▶ _Requirements_: Find the lines containing the word "shows" and copy every one of them.

▶ _Entries provided_:
####################

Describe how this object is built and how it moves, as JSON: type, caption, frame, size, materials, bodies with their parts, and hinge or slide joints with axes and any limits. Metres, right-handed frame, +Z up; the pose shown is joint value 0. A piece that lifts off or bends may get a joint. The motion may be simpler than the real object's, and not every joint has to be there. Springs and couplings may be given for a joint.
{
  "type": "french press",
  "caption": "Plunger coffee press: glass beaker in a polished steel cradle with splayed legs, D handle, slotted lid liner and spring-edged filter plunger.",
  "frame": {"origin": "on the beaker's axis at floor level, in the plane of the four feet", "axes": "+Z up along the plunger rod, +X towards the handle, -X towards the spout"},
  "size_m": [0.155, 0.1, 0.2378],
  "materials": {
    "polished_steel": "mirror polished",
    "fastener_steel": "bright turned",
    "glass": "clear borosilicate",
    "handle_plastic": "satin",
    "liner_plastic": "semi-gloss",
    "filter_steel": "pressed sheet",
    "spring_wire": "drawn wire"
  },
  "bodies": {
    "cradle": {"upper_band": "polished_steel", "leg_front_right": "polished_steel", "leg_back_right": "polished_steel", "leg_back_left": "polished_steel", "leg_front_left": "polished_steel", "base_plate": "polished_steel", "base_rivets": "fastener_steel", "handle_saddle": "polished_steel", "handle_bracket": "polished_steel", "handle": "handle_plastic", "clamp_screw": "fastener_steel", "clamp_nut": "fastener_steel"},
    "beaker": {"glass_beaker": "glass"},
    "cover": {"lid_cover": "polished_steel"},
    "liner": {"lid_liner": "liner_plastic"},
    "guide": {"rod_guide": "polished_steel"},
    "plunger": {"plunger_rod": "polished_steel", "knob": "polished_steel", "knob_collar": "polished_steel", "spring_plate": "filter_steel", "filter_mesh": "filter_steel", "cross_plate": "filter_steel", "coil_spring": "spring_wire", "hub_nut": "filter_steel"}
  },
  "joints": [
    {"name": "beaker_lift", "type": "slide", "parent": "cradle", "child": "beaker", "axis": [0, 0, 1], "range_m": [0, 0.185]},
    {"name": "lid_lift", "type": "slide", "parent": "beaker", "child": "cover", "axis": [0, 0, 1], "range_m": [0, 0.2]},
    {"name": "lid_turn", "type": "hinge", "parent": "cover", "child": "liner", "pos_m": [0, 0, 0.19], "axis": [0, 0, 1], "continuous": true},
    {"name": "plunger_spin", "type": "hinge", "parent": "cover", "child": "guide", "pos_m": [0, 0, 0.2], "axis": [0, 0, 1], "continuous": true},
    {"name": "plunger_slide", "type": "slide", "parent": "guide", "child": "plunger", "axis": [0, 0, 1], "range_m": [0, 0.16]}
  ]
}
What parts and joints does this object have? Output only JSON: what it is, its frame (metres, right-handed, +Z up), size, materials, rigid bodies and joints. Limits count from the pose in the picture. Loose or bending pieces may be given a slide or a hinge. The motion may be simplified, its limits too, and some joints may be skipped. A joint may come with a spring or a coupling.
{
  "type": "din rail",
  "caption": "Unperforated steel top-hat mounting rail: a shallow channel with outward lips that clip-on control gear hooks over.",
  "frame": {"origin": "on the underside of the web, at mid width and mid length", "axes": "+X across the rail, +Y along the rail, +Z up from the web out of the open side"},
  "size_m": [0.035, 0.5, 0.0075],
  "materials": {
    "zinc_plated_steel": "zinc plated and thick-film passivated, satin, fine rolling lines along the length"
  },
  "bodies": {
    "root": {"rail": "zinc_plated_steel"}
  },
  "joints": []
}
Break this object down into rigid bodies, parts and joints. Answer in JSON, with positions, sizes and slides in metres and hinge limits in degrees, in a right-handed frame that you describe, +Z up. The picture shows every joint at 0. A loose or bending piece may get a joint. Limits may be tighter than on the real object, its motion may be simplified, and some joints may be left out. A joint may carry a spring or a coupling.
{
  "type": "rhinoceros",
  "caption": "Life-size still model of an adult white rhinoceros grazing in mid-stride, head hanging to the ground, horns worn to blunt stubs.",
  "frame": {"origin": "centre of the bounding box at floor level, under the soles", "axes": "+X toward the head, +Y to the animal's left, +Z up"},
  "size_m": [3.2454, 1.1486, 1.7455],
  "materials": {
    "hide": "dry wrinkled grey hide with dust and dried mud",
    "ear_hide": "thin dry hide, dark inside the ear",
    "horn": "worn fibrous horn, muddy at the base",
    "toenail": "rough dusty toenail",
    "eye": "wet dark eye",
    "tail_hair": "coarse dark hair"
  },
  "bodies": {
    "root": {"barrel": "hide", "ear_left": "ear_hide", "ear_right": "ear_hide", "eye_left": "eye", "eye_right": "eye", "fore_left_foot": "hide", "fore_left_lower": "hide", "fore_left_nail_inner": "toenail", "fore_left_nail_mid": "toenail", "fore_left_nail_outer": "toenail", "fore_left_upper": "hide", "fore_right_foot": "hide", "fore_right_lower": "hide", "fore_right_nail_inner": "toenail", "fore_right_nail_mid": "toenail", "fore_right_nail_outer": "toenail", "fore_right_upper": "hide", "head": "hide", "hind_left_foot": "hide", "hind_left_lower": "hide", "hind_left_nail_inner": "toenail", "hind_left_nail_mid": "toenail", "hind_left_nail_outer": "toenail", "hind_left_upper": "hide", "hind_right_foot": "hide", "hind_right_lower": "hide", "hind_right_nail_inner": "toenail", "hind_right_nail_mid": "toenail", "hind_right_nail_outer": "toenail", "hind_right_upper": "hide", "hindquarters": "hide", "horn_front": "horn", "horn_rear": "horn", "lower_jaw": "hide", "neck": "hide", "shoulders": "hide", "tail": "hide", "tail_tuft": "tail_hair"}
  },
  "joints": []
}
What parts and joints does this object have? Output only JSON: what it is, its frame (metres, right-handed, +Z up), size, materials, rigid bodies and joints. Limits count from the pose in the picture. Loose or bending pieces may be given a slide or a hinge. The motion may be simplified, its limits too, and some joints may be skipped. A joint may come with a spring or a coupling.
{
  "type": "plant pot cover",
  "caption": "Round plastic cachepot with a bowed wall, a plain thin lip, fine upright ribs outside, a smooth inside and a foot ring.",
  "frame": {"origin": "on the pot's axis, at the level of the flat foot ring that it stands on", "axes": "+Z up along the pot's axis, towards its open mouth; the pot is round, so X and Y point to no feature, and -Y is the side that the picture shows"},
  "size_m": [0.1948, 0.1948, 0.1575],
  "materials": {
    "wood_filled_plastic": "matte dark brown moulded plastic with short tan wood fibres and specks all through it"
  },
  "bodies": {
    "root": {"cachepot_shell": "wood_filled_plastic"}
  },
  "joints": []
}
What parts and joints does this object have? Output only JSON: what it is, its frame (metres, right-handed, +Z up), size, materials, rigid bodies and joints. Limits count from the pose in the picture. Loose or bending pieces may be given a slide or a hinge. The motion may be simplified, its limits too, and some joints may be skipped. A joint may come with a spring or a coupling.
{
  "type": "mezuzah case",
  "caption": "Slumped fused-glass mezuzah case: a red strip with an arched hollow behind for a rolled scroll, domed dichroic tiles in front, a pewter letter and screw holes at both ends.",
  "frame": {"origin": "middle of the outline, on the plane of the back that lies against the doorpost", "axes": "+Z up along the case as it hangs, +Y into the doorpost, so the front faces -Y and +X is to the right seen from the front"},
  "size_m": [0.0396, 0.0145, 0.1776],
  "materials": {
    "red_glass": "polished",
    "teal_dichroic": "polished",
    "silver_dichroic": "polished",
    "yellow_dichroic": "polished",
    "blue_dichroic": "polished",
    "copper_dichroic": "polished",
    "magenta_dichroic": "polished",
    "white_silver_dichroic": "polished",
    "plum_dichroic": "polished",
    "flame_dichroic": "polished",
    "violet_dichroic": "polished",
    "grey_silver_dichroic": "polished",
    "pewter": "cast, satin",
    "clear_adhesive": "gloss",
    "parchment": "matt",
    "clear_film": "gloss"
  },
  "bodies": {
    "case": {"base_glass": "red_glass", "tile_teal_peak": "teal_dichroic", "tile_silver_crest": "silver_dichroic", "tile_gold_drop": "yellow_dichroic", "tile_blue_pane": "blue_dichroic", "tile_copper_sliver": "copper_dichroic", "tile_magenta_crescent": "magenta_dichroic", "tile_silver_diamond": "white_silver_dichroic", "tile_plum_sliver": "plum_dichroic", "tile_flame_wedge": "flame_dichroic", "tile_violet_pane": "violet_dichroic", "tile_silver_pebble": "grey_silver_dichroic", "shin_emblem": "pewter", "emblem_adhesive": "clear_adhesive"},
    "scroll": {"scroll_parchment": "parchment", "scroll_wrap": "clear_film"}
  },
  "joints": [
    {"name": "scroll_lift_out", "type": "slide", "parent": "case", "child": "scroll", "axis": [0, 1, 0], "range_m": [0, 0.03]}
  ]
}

####################

▶ _In response_:
Break this object down into rigid bodies, parts and joints. Answer in JSON, with positions, sizes and slides in metres and hinge limits in degrees, in a right-handed frame that you describe, +Z up. The picture shows every joint at 0. A loose or bending piece may get a joint. Limits may be tighter than on the real object, its motion may be simplified, and some joints may be left out. A joint may carry a spring or a coupling.
  "frame": {"origin": "on the pot's axis, at the level of the flat foot ring that it stands on", "axes": "+Z up along the pot's axis, towards its open mouth; the pot is round, so X and Y point to no feature, and -Y is the side that the picture shows"},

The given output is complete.